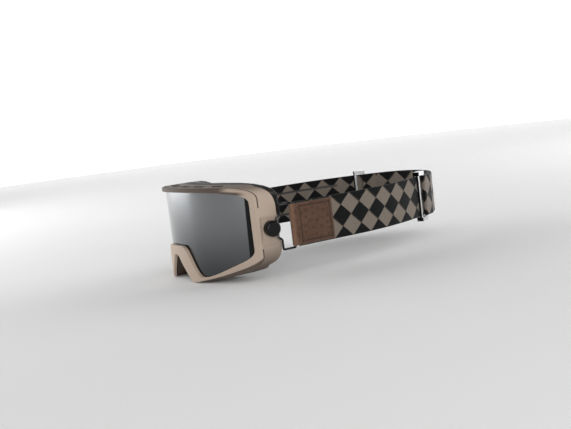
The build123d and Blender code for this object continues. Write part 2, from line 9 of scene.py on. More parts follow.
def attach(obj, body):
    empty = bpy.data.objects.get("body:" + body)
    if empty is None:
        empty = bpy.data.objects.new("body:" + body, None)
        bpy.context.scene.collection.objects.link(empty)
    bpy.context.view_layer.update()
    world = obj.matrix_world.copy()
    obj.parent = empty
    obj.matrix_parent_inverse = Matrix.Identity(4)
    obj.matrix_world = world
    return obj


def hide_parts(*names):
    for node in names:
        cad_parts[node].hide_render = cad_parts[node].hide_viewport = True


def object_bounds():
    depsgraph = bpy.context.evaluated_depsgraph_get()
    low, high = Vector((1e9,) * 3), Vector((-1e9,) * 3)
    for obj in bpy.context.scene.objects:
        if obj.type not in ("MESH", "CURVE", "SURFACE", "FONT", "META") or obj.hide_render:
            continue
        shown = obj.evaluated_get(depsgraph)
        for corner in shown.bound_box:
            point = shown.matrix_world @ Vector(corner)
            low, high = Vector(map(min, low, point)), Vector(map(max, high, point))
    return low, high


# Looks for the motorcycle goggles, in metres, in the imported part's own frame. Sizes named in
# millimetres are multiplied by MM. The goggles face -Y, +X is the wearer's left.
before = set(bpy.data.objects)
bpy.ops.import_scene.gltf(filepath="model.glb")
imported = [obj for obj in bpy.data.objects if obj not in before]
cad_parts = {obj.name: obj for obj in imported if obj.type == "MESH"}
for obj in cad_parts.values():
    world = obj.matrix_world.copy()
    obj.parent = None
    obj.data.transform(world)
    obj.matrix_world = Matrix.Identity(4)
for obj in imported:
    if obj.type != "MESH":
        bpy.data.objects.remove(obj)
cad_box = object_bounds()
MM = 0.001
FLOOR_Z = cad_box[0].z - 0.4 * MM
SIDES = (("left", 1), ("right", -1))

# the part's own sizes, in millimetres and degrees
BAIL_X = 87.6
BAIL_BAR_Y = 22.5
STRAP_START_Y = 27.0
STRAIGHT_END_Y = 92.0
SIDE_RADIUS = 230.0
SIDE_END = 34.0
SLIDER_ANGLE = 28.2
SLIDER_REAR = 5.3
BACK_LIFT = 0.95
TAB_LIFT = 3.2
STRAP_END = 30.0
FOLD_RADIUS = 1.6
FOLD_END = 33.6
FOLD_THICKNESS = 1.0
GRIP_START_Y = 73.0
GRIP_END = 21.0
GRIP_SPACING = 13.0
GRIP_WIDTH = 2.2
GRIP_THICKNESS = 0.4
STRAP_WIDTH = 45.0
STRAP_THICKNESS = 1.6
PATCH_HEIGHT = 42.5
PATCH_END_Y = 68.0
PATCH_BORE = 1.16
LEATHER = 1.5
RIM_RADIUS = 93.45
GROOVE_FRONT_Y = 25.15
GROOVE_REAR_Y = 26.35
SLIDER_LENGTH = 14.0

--

### SET EXERCISE
Every line of the material must be returned exactly as it appears.

### FULL ANSWER
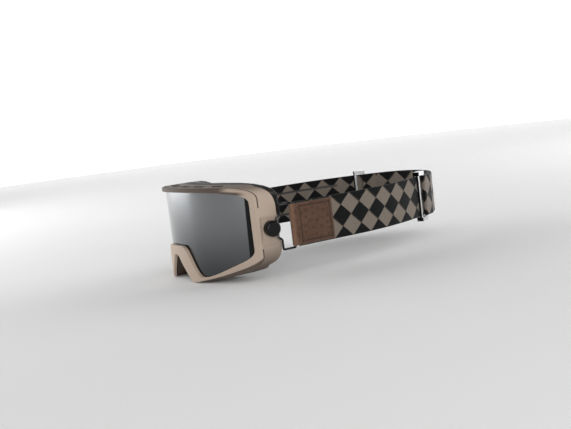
The build123d and Blender code for this object continues. Write part 2, from line 9 of scene.py on. More parts follow.
def attach(obj, body):
    empty = bpy.data.objects.get("body:" + body)
    if empty is None:
        empty = bpy.data.objects.new("body:" + body, None)
        bpy.context.scene.collection.objects.link(empty)
    bpy.context.view_layer.update()
    world = obj.matrix_world.copy()
    obj.parent = empty
    obj.matrix_parent_inverse = Matrix.Identity(4)
    obj.matrix_world = world
    return obj


def hide_parts(*names):
    for node in names:
        cad_parts[node].hide_render = cad_parts[node].hide_viewport = True


def object_bounds():
    depsgraph = bpy.context.evaluated_depsgraph_get()
    low, high = Vector((1e9,) * 3), Vector((-1e9,) * 3)
    for obj in bpy.context.scene.objects:
        if obj.type not in ("MESH", "CURVE", "SURFACE", "FONT", "META") or obj.hide_render:
            continue
        shown = obj.evaluated_get(depsgraph)
        for corner in shown.bound_box:
            point = shown.matrix_world @ Vector(corner)
            low, high = Vector(map(min, low, point)), Vector(map(max, high, point))
    return low, high


# Looks for the motorcycle goggles, in metres, in the imported part's own frame. Sizes named in
# millimetres are multiplied by MM. The goggles face -Y, +X is the wearer's left.
before = set(bpy.data.objects)
bpy.ops.import_scene.gltf(filepath="model.glb")
imported = [obj for obj in bpy.data.objects if obj not in before]
cad_parts = {obj.name: obj for obj in imported if obj.type == "MESH"}
for obj in cad_parts.values():
    world = obj.matrix_world.copy()
    obj.parent = None
    obj.data.transform(world)
    obj.matrix_world = Matrix.Identity(4)
for obj in imported:
    if obj.type != "MESH":
        bpy.data.objects.remove(obj)
cad_box = object_bounds()
MM = 0.001
FLOOR_Z = cad_box[0].z - 0.4 * MM
SIDES = (("left", 1), ("right", -1))

# the part's own sizes, in millimetres and degrees
BAIL_X = 87.6
BAIL_BAR_Y = 22.5
STRAP_START_Y = 27.0
STRAIGHT_END_Y = 92.0
SIDE_RADIUS = 230.0
SIDE_END = 34.0
SLIDER_ANGLE = 28.2
SLIDER_REAR = 5.3
BACK_LIFT = 0.95
TAB_LIFT = 3.2
STRAP_END = 30.0
FOLD_RADIUS = 1.6
FOLD_END = 33.6
FOLD_THICKNESS = 1.0
GRIP_START_Y = 73.0
GRIP_END = 21.0
GRIP_SPACING = 13.0
GRIP_WIDTH = 2.2
GRIP_THICKNESS = 0.4
STRAP_WIDTH = 45.0
STRAP_THICKNESS = 1.6
PATCH_HEIGHT = 42.5
PATCH_END_Y = 68.0
PATCH_BORE = 1.16
LEATHER = 1.5
RIM_RADIUS = 93.45
GROOVE_FRONT_Y = 25.15
GROOVE_REAR_Y = 26.35
SLIDER_LENGTH = 14.0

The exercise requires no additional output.